Task to carry out: Reproduce exactly the section that begins at the line containing "Turn this picture" and ends at the line containing "# The drum axis", both lines included; omit all other lines.

Input records:
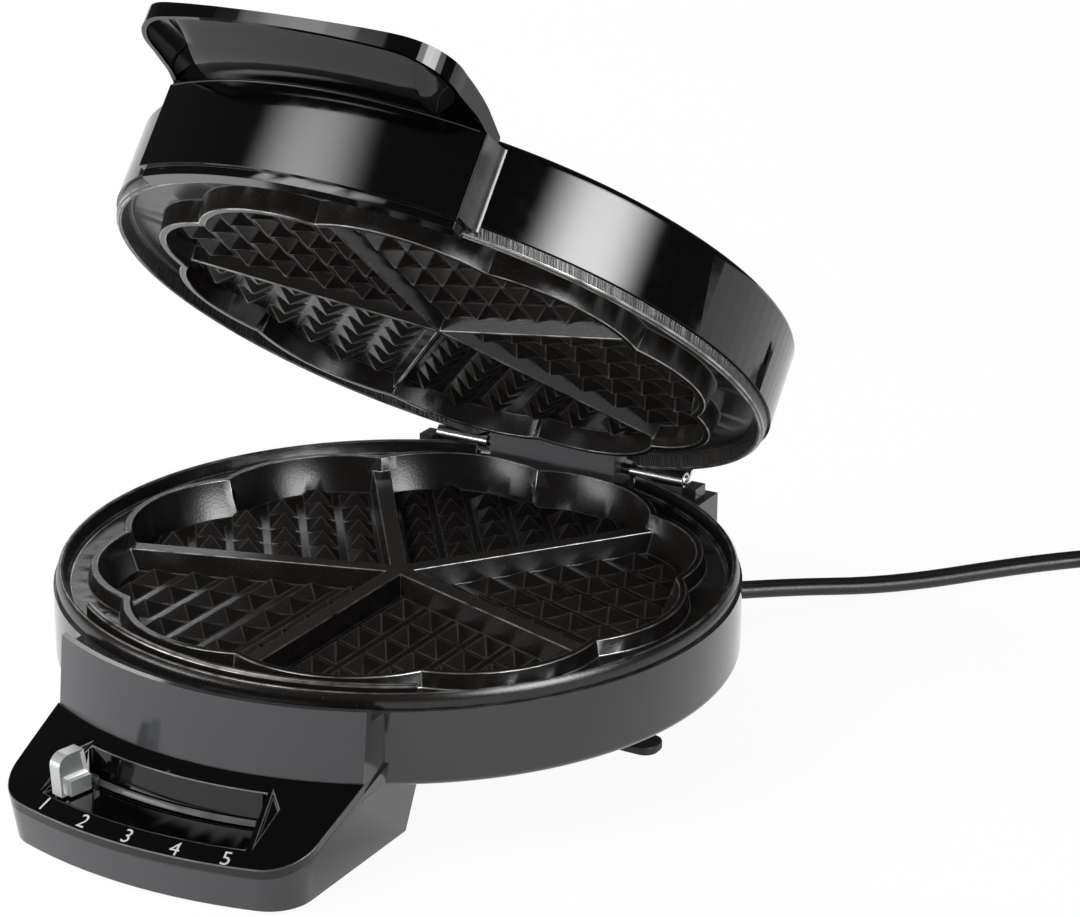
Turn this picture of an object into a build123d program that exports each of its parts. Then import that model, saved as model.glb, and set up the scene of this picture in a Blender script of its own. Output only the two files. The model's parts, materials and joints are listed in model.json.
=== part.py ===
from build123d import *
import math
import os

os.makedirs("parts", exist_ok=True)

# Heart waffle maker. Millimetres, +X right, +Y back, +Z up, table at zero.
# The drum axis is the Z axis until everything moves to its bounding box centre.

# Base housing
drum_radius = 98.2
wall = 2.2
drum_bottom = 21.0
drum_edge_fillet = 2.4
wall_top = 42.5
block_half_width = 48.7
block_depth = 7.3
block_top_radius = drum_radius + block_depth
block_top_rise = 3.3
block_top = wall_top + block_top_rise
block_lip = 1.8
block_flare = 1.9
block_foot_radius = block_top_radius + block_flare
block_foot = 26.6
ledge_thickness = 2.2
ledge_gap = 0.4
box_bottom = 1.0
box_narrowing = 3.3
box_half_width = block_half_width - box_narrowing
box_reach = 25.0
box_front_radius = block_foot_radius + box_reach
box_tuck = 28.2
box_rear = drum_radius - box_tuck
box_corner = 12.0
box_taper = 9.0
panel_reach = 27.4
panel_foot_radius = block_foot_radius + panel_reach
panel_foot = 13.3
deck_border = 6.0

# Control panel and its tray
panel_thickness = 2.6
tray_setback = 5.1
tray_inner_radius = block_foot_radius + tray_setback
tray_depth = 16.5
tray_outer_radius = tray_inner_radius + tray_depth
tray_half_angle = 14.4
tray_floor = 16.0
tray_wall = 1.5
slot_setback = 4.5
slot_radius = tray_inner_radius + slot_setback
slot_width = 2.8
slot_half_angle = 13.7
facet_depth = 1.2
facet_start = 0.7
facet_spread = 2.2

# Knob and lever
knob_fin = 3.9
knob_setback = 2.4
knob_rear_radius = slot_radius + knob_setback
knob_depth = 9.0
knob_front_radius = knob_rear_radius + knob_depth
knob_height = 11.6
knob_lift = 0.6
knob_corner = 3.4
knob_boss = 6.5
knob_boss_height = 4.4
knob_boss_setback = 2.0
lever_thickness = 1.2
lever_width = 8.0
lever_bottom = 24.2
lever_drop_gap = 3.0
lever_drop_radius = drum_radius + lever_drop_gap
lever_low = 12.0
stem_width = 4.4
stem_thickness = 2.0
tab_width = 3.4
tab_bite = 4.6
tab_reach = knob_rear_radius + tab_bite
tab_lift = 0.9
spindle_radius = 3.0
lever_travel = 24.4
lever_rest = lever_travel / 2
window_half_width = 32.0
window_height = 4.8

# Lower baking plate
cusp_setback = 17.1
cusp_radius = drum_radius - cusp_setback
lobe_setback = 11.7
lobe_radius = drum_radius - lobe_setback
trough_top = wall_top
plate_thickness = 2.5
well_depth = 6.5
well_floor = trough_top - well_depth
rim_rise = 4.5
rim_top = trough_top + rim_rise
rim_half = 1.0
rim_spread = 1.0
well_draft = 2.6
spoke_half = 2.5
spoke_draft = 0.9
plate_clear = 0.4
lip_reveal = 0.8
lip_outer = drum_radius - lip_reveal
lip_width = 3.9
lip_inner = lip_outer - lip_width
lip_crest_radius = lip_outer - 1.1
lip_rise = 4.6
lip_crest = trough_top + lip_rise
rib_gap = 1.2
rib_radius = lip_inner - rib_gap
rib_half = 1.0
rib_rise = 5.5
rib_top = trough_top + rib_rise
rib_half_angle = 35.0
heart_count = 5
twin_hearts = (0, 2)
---
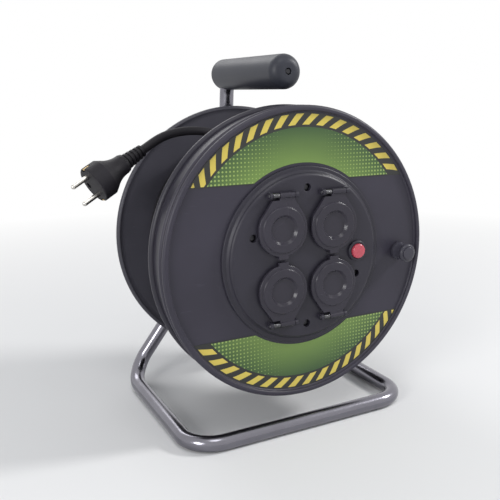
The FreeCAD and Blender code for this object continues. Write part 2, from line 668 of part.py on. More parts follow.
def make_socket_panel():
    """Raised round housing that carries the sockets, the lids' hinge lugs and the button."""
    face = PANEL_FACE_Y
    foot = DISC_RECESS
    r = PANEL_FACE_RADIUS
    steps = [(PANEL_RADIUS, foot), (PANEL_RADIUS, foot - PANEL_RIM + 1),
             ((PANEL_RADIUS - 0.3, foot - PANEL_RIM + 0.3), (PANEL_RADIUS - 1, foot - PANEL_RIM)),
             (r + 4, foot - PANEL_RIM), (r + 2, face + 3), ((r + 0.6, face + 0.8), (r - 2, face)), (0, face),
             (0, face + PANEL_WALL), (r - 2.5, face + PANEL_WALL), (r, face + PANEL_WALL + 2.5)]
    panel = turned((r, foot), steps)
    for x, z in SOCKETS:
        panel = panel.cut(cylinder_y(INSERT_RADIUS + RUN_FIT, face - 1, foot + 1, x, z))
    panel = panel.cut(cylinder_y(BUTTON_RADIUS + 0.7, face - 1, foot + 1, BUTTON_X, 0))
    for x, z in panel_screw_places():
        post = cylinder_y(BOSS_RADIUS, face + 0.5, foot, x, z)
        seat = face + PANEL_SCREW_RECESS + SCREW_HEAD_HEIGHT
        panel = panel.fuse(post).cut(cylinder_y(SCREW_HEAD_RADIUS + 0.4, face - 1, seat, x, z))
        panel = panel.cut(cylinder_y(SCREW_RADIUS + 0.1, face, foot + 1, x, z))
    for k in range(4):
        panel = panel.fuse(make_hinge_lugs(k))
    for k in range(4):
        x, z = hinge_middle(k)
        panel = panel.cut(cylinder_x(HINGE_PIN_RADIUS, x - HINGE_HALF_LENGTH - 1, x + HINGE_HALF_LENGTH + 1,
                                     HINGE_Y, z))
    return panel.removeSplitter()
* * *
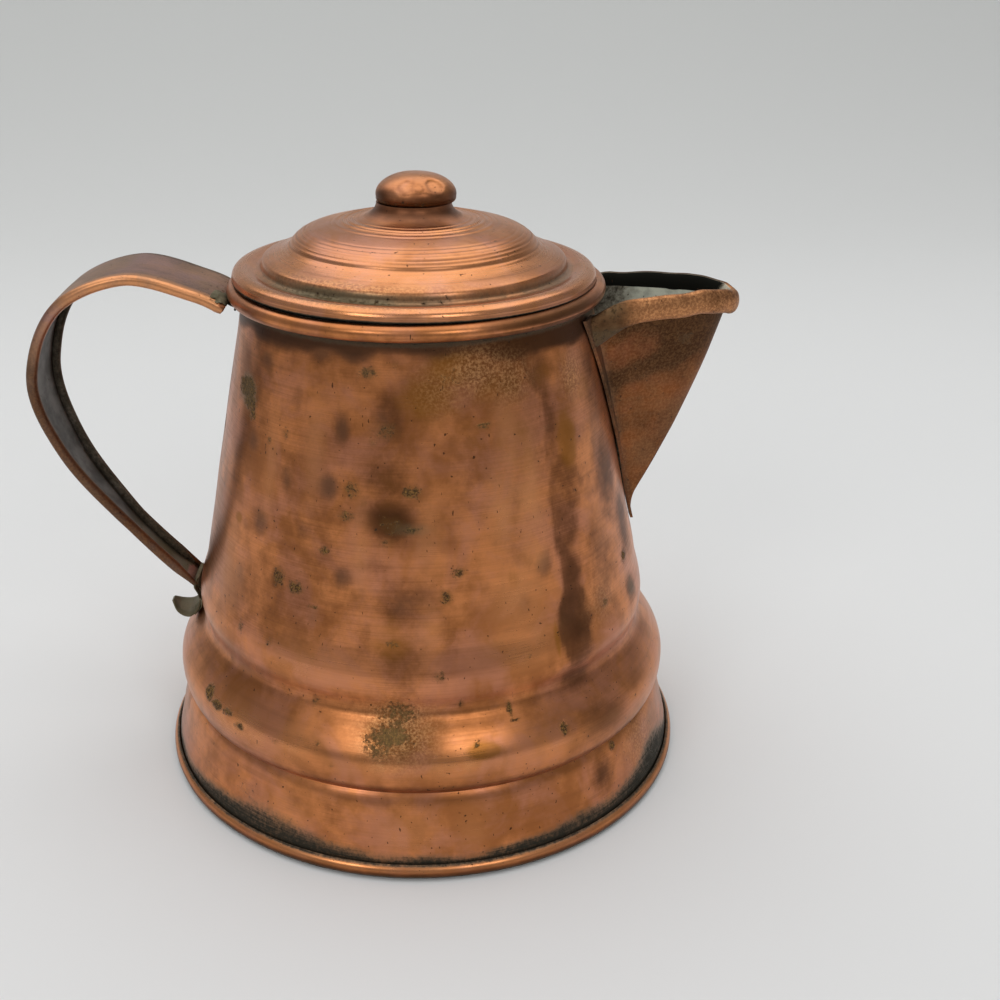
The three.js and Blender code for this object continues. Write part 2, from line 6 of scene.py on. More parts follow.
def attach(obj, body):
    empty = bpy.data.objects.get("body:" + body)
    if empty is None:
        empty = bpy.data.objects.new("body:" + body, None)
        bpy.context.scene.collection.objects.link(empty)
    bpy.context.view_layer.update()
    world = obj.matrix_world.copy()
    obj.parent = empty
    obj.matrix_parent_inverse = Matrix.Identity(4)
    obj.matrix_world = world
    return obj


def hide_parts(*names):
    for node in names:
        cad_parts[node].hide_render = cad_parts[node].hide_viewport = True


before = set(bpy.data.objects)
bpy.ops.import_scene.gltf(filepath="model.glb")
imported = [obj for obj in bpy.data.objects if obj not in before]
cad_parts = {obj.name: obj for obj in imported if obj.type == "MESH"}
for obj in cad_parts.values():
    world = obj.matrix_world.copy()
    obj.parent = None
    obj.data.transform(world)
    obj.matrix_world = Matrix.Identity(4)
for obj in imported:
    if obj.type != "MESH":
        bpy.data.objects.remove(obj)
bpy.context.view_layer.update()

Solution:
Turn this picture of an object into a build123d program that exports each of its parts. Then import that model, saved as model.glb, and set up the scene of this picture in a Blender script of its own. Output only the two files. The model's parts, materials and joints are listed in model.json.
=== part.py ===
from build123d import *
import math
import os

os.makedirs("parts", exist_ok=True)

# Heart waffle maker. Millimetres, +X right, +Y back, +Z up, table at zero.
# The drum axis is the Z axis until everything moves to its bounding box centre.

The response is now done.